Now, heat the mixture to 170 degrees celsius with constant stirring and observe the color change to dark yellow once the temperature reaches 170 degrees celsius. Continue stirring at 170 degrees celsius. Using a two milliliter glass syringe with a 10 centimeter long 18 gauge needle extract 1.375 milliliters of cesium oleate precursor from the three neck round bottom flask.
Quickly inject this precursor into the three neck round bottom flask containing the oleylamine lead bromide precursor. After waiting five seconds remove the three neck round bottom flask from the heat and immerse it in an ice water bath. Separate the solution in the three neck round bottom flask equally into two test tubes.
Add 25 milliliters of acetone to each of the supernatant solutions. Next, separate the quantum dots using a centrifuge at 2431.65G for five minutes at room temperature. Now dissolve the separated quantum dots in 10 to 25 milliliters of cyclohexane.
To ensure that the inks print in the desired location draw a straight line at the edge of the disk and continue onto the CD disk tray. Place the desired substrate over the ink images printed on the disk and attach it to the disk using an adhesive such as double sided tape. Before filling the ink cartridges ensure the orange cover is installed correctly on the bottom of the ink cartridge to prevent ink from spilling out.

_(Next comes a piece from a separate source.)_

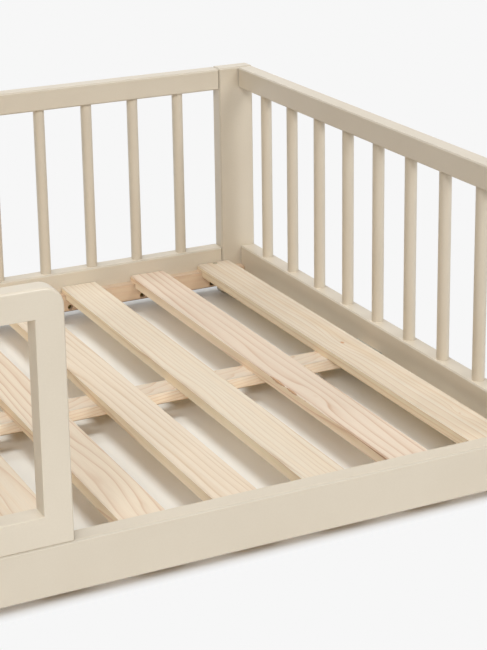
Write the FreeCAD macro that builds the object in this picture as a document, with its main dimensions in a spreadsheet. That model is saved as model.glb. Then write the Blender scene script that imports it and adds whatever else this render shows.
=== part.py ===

Using a pipette inject the prepared quantum dot ink into the top of the ink cartridge. Once the cartridge is filled to the desired amount of ink plug the top with the rubber septum and carefully remove the orange cover. Next place the ink cartridge in the printer head and ensure that is snaps into place.
Then insert the remaining cartridges before continuing to the next step. At this point the printer will accept the disk tray and print perovskites on the substrate. After printing is complete check that the inks actually printed onto the substrate as clogging is a common problem.
Finally hold a UV lamp over the substrate to check if the printing was successful and a luminescing film is observed. Characterization of the synthesized inorganic perovskites is vital to confirm the crystal structure. The X Ray defraction results indicate that the crystalline cesium lead bromide quantum dot inks prepared using this protocol maintain an orthorhombic room temperature perovskite structure after the ink jet printing process.
It is well known that the optical properties of these inorganic perovskite quantum dots are sensitive to quantum dot size and stoichiometry of the inorganic and halide atoms. The photoluminescence profile for cesium lead bromide shows a peak around 520 nanometers and the optical absorption profile shows an excitonic peak around 440 nanometers. Current voltage and capacitance voltage measurements were taken for the printed films under dark and light conditions as shown here.
Under illumination the measured kind increased linearly and indicates that the films are photoactive. The films exhibit very low capacitance under dark conditions when no illumination is present. As can be seen here.
Under light illumination the zero bias measured capacitance increases and is another indication that the films are photoactive. While attempting this procedure it's important to remember to keep both the printer head and gaskets as clean as possible. This will ultimately dictate successful printing.
Following this procedure other methods like probe microscopy and time resolved luminescence can be performed in order to answer additional questions like what is the surface termination and surface morphology, and what are the exciton recombination dynamics. After it's development this technique paved the way for researchers in the fields of chemistry, physics and material science to explore roll-to-roll ready, photovoltaic systems composed of organic and inorganic semi conductor materials and the associated device interfaces. This technique proved to be a great educational tool as it was introduced in the upper level inorganic chemistry laboratory course at the University of Nebraska-Lincoln to introduce students to a variety of important concepts ranging from calyceal synthesis and quantum size affects to photovoltaics and renewable energy.
Don't forget that working with lead based products and solvents like hexane, cyclohexane or acetone can be extremely hazardous and precautions such as using proper protective clothing and proper ventilation should always be taken when performing this procedure.